Kirsty shares the value of choosing freedom over the socially accepted path of safety. She defines freedom not as rebellion, but as living on her own terms and not “renting her life out to build someone else’s dream.”
Freedom is not something you arrive at later, it is created through decisions made in the present. When choices are guided by values and self-trust rather than fear, stability becomes internal rather than external.
Unlearning blame and shame through 100% responsibility
Through her parenting stories, Kirsty describes how deeply blame and shame are ingrained in our conditioning. She talks about how every instinct in her has wanted to shame, lecture, or rescue, because that is how most of us were parented.
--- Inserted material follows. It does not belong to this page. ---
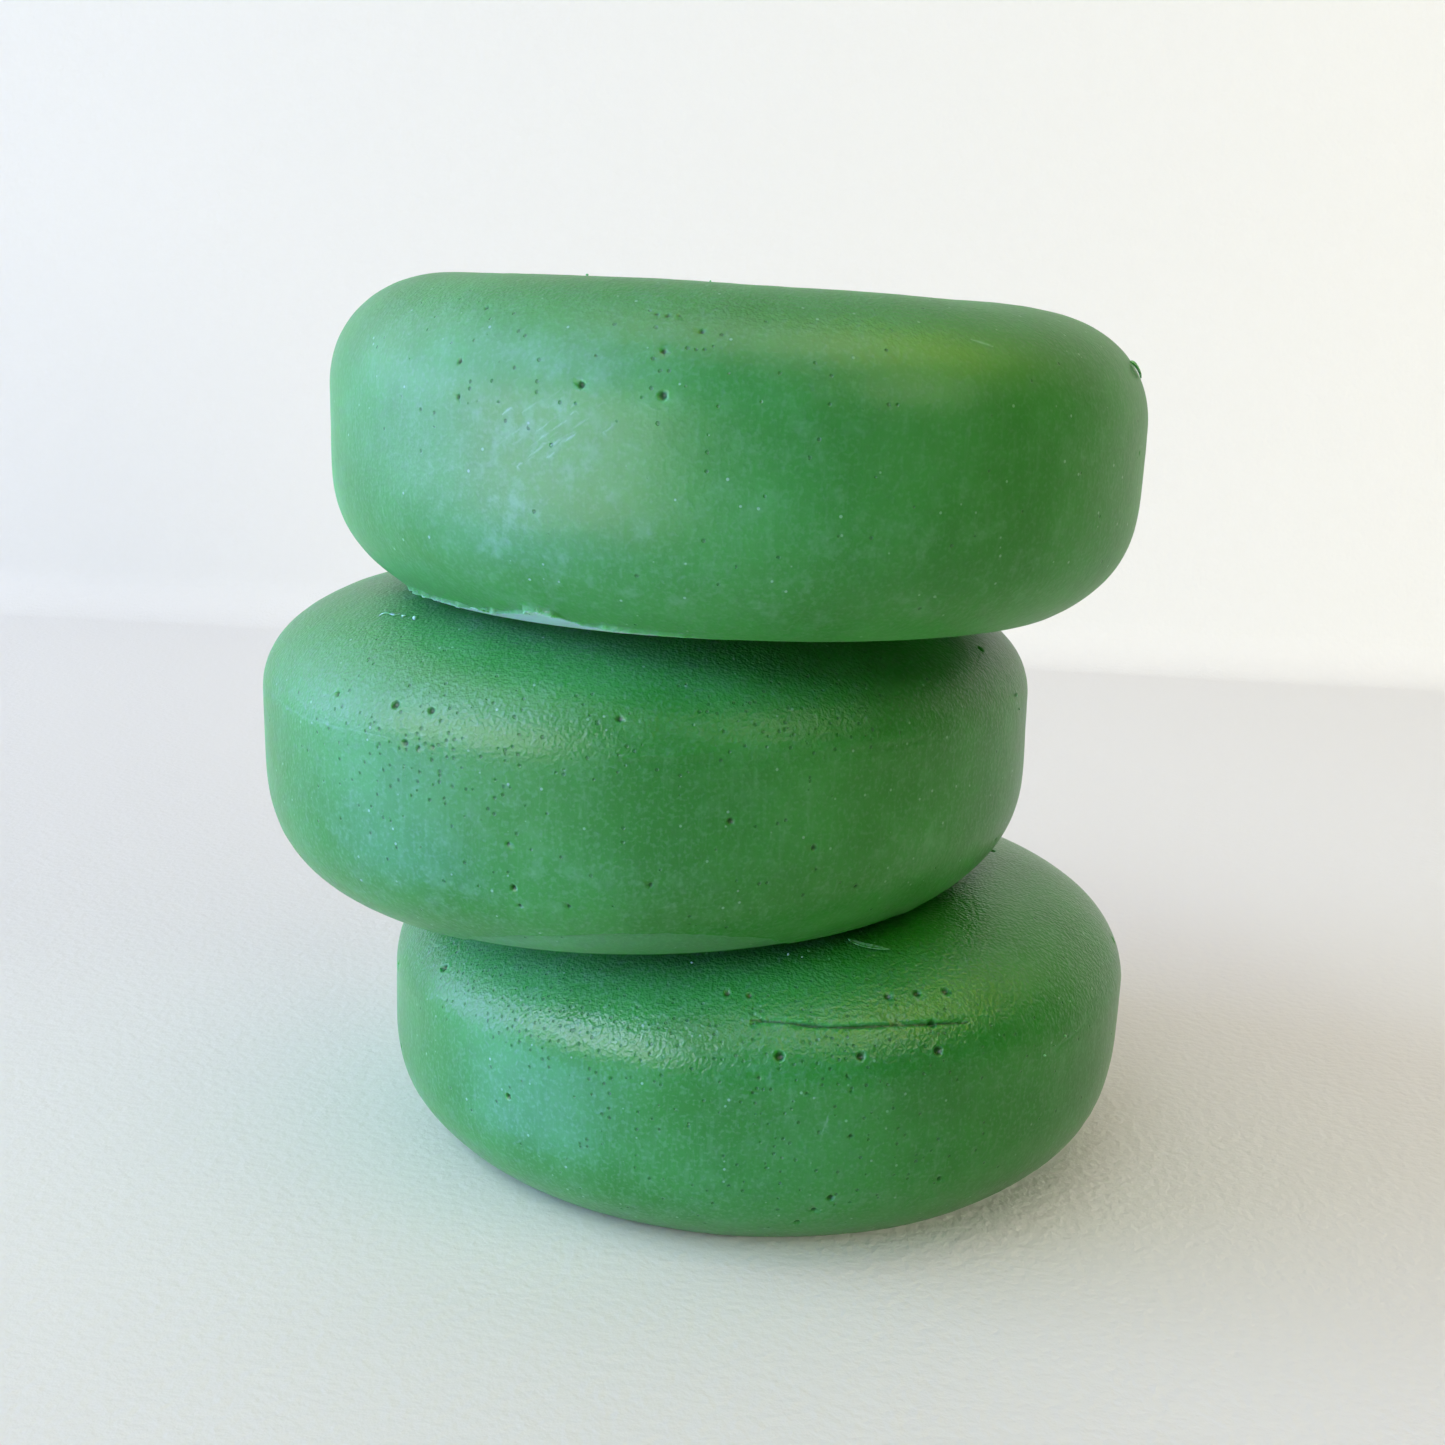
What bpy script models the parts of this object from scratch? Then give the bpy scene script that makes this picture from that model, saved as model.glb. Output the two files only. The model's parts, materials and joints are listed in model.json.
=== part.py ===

Instead, she chooses to let her cbildren experience the natural consequences of their actions, supporting them to take full responsibility without punishment or humiliation.
Blame and shame keep people small and dependent. Taking 100% responsibility, when held with love and calm boundaries, builds capability, self-trust, and resilience. Growth happens not through being rescued, but through being allowed to own choices and learn from them.
Expanding Identity Through Feminine Principles and Nature
Kirsty reflects on how early leadership models pushed her into “acting like a man” in order to succeed. She describes a gradual return to feminine principles, using nature as the teacher, where strength and softness coexist, effort gives way to flow, and identity is no longer narrow or fixed. She speaks about consciously expanding identity beyond labels and roles, allowing complexity rather than apologising for it.
Identity does not have to be inherited or limited. When women allow themselves to be both powerful and soft, disciplined and playful, they reclaim a fuller sense of self. Nature reminds us that growth does not require force, it requires trust, presence, and allowance.